Bollo (/es/) is a popular bread in Seville, in the south of Spain. It is a white bread, with thin crust and bregada dough, which results in a spongy but compact crumb. Each unit weighs between 150 and 200 gr, and is about 20 cm long. Traditional scoring consists of a single longitudinal cut. It is a derivative of Castillian candeal bread. It is consumed in the Seville area and across western Andalusia. Bollo is a classic among the breads produced in Alcalá de Guadaíra, a city with a great baking tradition.

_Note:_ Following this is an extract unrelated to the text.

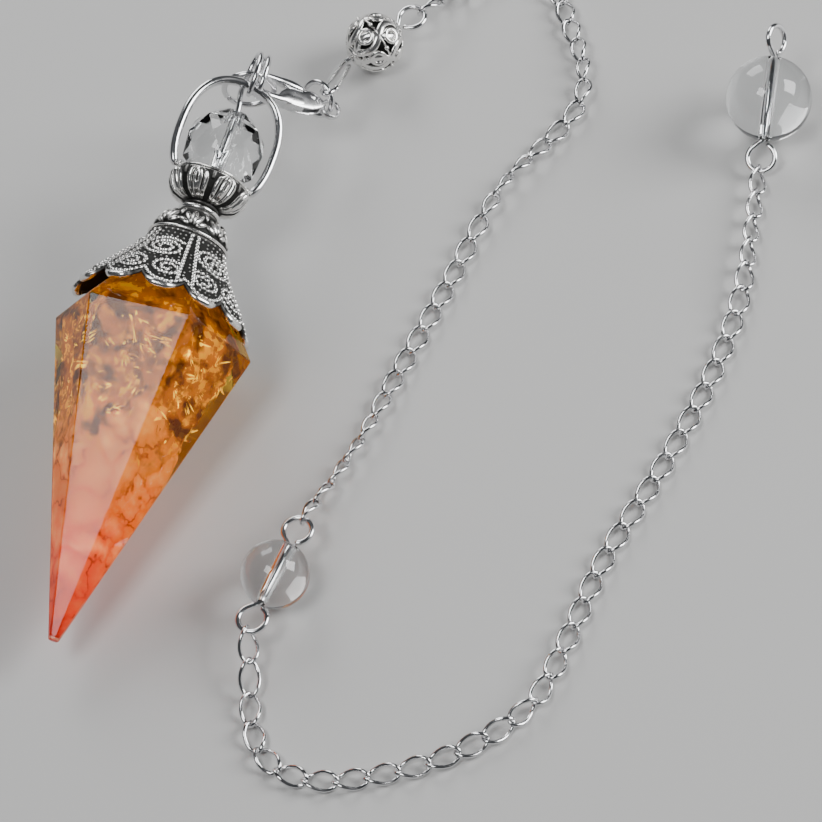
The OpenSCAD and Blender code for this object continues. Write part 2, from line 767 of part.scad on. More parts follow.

The candeal, bregado or sobado is a traditional bread from Spain. Their names refer to the dough sheeting process (sobar or bregar la masa, "to knead strongly the dough"). It contains flour, water, sourdough, salt and a little yeast. The dough is made with the help of a machine with two cylinders called sobadora or bregadora. By means of this technique, a harder, malleable and homogeneous mass is left, and with a low percentage of water. The fermentation process is short so that the crumb remains tight. Two variants of the bollo are telera, whose central part is higher, and albarda, which is basically a bollo without peaks.

Bollo and picos is a combination that accompanies most dishes in the Andalusian cuisine. It is also the typical bread with which montaditos are prepared, and can be found in the traditional Andalusian breakfast. In addition, bollo is used to prepare torrijas during Holy Week.